Collected data:
--- begin ---

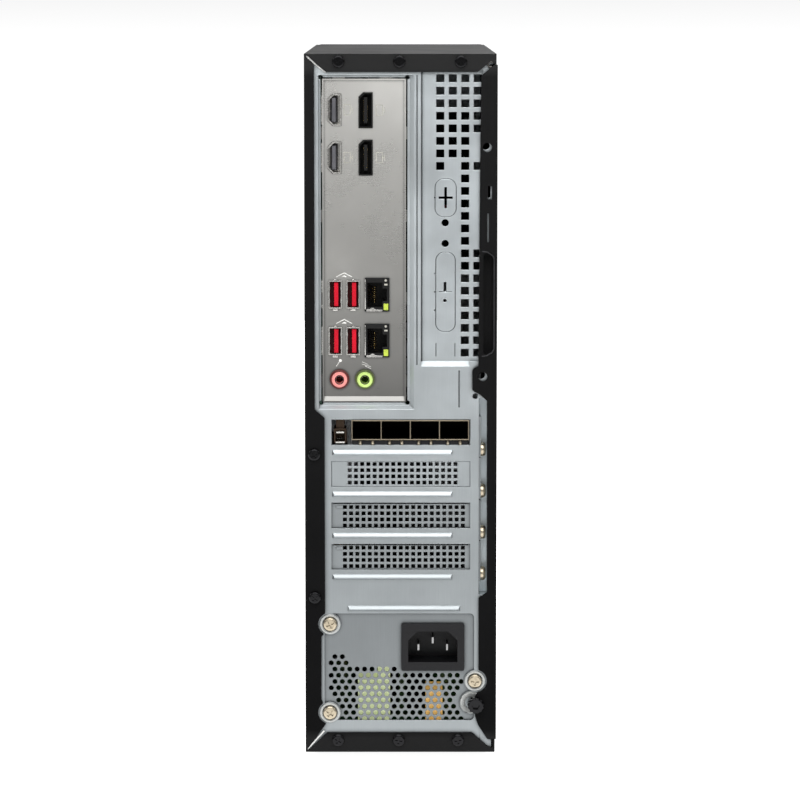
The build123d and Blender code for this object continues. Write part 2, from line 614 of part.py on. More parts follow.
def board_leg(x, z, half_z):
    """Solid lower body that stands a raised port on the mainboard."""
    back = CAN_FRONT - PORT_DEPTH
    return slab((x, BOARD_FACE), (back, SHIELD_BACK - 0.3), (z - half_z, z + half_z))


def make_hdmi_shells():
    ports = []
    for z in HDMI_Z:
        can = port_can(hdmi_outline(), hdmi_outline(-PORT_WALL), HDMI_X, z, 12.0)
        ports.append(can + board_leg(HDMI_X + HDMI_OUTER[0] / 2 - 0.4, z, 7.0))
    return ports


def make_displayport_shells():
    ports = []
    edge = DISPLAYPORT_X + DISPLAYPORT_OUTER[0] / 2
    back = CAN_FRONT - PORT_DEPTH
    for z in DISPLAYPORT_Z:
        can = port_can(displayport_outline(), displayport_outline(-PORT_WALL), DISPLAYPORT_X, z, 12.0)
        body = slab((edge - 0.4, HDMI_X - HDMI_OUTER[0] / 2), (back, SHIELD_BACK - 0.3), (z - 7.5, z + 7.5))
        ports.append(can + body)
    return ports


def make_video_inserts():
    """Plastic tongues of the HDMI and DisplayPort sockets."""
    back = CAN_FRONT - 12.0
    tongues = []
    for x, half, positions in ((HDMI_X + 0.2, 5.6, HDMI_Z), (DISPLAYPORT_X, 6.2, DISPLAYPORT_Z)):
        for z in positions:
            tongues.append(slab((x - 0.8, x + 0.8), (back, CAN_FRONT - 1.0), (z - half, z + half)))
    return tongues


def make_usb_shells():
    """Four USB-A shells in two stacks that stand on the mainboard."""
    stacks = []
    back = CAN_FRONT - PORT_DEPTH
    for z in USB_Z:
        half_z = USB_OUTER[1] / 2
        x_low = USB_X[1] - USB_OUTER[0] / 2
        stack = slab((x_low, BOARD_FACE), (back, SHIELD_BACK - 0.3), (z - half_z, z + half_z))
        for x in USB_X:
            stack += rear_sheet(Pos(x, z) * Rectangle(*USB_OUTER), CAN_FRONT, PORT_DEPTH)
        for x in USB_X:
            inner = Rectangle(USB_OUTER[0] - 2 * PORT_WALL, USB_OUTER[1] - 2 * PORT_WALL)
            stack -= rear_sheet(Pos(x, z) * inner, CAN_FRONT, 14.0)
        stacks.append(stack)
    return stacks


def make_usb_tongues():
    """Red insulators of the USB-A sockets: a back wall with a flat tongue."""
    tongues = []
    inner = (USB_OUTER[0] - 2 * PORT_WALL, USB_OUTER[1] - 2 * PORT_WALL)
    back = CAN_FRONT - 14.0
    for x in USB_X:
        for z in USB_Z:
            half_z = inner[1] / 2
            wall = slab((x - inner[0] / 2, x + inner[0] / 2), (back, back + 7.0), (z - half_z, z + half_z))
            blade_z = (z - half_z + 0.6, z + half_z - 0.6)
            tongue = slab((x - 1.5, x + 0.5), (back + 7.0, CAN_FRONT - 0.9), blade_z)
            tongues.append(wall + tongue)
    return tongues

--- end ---

Aim of the task: Take the listing above and set it down exactly.

Solution to this exercise:
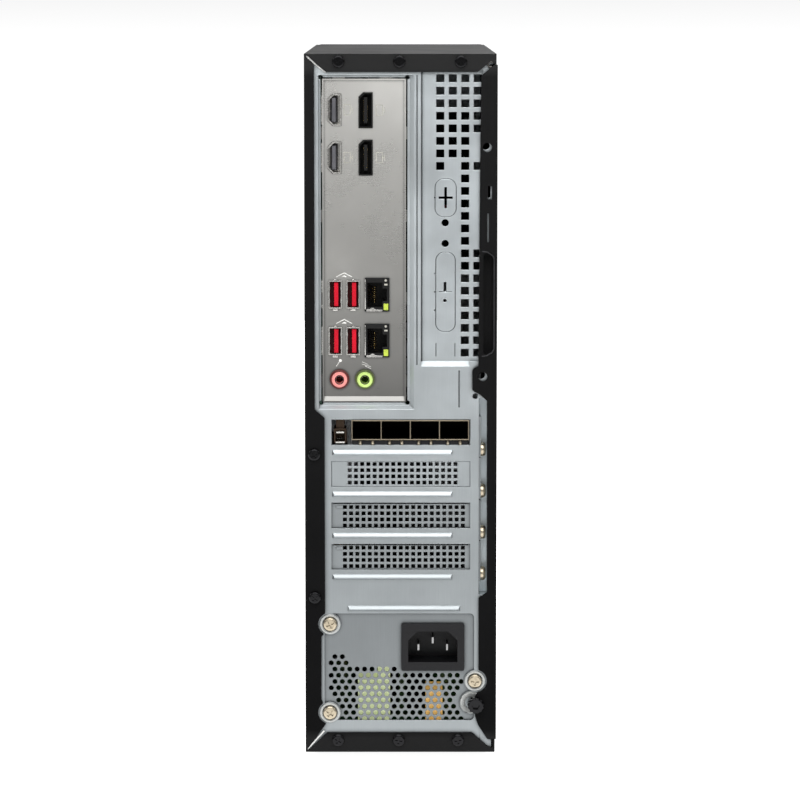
The build123d and Blender code for this object continues. Write part 2, from line 614 of part.py on. More parts follow.
def board_leg(x, z, half_z):
    """Solid lower body that stands a raised port on the mainboard."""
    back = CAN_FRONT - PORT_DEPTH
    return slab((x, BOARD_FACE), (back, SHIELD_BACK - 0.3), (z - half_z, z + half_z))


def make_hdmi_shells():
    ports = []
    for z in HDMI_Z:
        can = port_can(hdmi_outline(), hdmi_outline(-PORT_WALL), HDMI_X, z, 12.0)
        ports.append(can + board_leg(HDMI_X + HDMI_OUTER[0] / 2 - 0.4, z, 7.0))
    return ports


def make_displayport_shells():
    ports = []
    edge = DISPLAYPORT_X + DISPLAYPORT_OUTER[0] / 2
    back = CAN_FRONT - PORT_DEPTH
    for z in DISPLAYPORT_Z:
        can = port_can(displayport_outline(), displayport_outline(-PORT_WALL), DISPLAYPORT_X, z, 12.0)
        body = slab((edge - 0.4, HDMI_X - HDMI_OUTER[0] / 2), (back, SHIELD_BACK - 0.3), (z - 7.5, z + 7.5))
        ports.append(can + body)
    return ports


def make_video_inserts():
    """Plastic tongues of the HDMI and DisplayPort sockets."""
    back = CAN_FRONT - 12.0
    tongues = []
    for x, half, positions in ((HDMI_X + 0.2, 5.6, HDMI_Z), (DISPLAYPORT_X, 6.2, DISPLAYPORT_Z)):
        for z in positions:
            tongues.append(slab((x - 0.8, x + 0.8), (back, CAN_FRONT - 1.0), (z - half, z + half)))
    return tongues


def make_usb_shells():
    """Four USB-A shells in two stacks that stand on the mainboard."""
    stacks = []
    back = CAN_FRONT - PORT_DEPTH
    for z in USB_Z:
        half_z = USB_OUTER[1] / 2
        x_low = USB_X[1] - USB_OUTER[0] / 2
        stack = slab((x_low, BOARD_FACE), (back, SHIELD_BACK - 0.3), (z - half_z, z + half_z))
        for x in USB_X:
            stack += rear_sheet(Pos(x, z) * Rectangle(*USB_OUTER), CAN_FRONT, PORT_DEPTH)
        for x in USB_X:
            inner = Rectangle(USB_OUTER[0] - 2 * PORT_WALL, USB_OUTER[1] - 2 * PORT_WALL)
            stack -= rear_sheet(Pos(x, z) * inner, CAN_FRONT, 14.0)
        stacks.append(stack)
    return stacks


def make_usb_tongues():
    """Red insulators of the USB-A sockets: a back wall with a flat tongue."""
    tongues = []
    inner = (USB_OUTER[0] - 2 * PORT_WALL, USB_OUTER[1] - 2 * PORT_WALL)
    back = CAN_FRONT - 14.0
    for x in USB_X:
        for z in USB_Z:
            half_z = inner[1] / 2
            wall = slab((x - inner[0] / 2, x + inner[0] / 2), (back, back + 7.0), (z - half_z, z + half_z))
            blade_z = (z - half_z + 0.6, z + half_z - 0.6)
            tongue = slab((x - 1.5, x + 0.5), (back + 7.0, CAN_FRONT - 0.9), blade_z)
            tongues.append(wall + tongue)
    return tongues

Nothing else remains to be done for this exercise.